Roteirista, tradutor, escritor e jornalista, é fundador da editora Escureceu e autor, entre outros, de "Homens Pretos (Não) Choram"

O som da chuva, seu cheiro sobre a terra e o verde da relva após um aguaceiro podem até ter sua poesia, mas a vida das famílias pobres se parece mais com a prosa onde um torrencial costuma deixar traumas irreparáveis.

Os recentes vídeos das tragédias na Bahia me transportaram para a minha infância, num morro sem asfalto, na Baixada Fluminense, Rio de Janeiro. Há 20 anos, segundo o IBGE, quase metade das casas no Brasil ainda não estavam em rua pavimentada. Já parou para pensar o quanto isso influencia a relação do pobre com a chuva desde criança?

Ora, se chovesse, eu não podia brincar no quintal escorregadiço. Restava passear entre as goteiras, trancafiado em uma pequena casa no pico do morro. Se ventasse, não demoraria muito até a luz acabar e então a única brincadeira possível seria mexer os dedos em frente às velas acesas, projetando divertidas sombras nas paredes mal pintadas.

Apesar disso tudo, meu trauma mesmo era sublinhado no dia posterior, quando a chuva já tinha parado e as mães mandavam seus filhos para a escola. Por um lado, morar na ladeira era bom porque o risco de alagamento era nulo. Por outro, a chuva que escorregava pelos caminhos sem asfalto sulcava a terra, transformando tudo em um lamaçal.

Quando eu chegava ao asfalto, além das canelas sempre respingadas de lama, ganhava três centímetros de altura. O barro grudava na sola dos nossos tênis feito bolos de lama, e andar chegava a ser pesado.

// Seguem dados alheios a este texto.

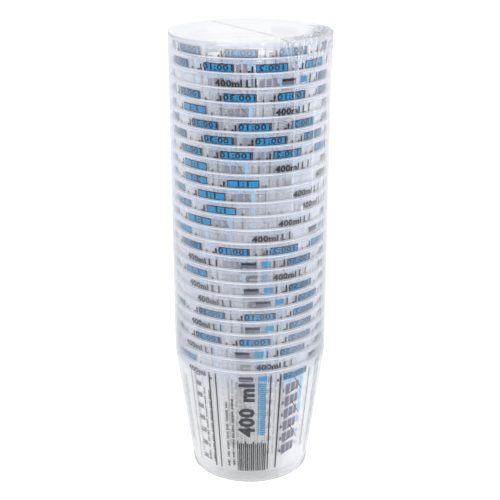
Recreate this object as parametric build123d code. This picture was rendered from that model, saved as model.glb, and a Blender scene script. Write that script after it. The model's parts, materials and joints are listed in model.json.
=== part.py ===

Na sala de aula, depois que o tempo passava, o cômodo esquentava, os resquícios de barro secavam e desgrudavam da sola do tênis com um sorriso debochado, deixando debaixo da minha carteira os rastros do lugar de onde eu tinha vindo. Parecia uma denúncia. Até diziam que eu morava mal, mas, na maioria das vezes, os blocos ressequidos falavam, por si só, mais alto do que a chacota dos colegas. O barro seco sussurrava coisas terríveis que ninguém além de mim podia ouvir.

Com o passar do tempo, aprimorei a técnica para evitar a vergonha. Descia o morro com os tênis cobertos em sacolas de mercado e, no asfalto, removia os resquícios de terra com uma faca. Das coisas que a vida nas comunidades nos ensina, uma das mais importantes é saber como fazer uma boa limonada quando a vida te dá um limão podre.

Hoje, quando vejo as inundações na Bahia, penso nas pessoas que são forçadas a calcular seus passos para sobreviver. A educação pode até nos livrar das botas de sacola, mas, ainda assim, no mundo branco, injusto e traiçoeiro, ainda me pego olhando para a quantidade de barro trazida em meus pés.

Diferentemente de ontem, prefiro que ele permaneça.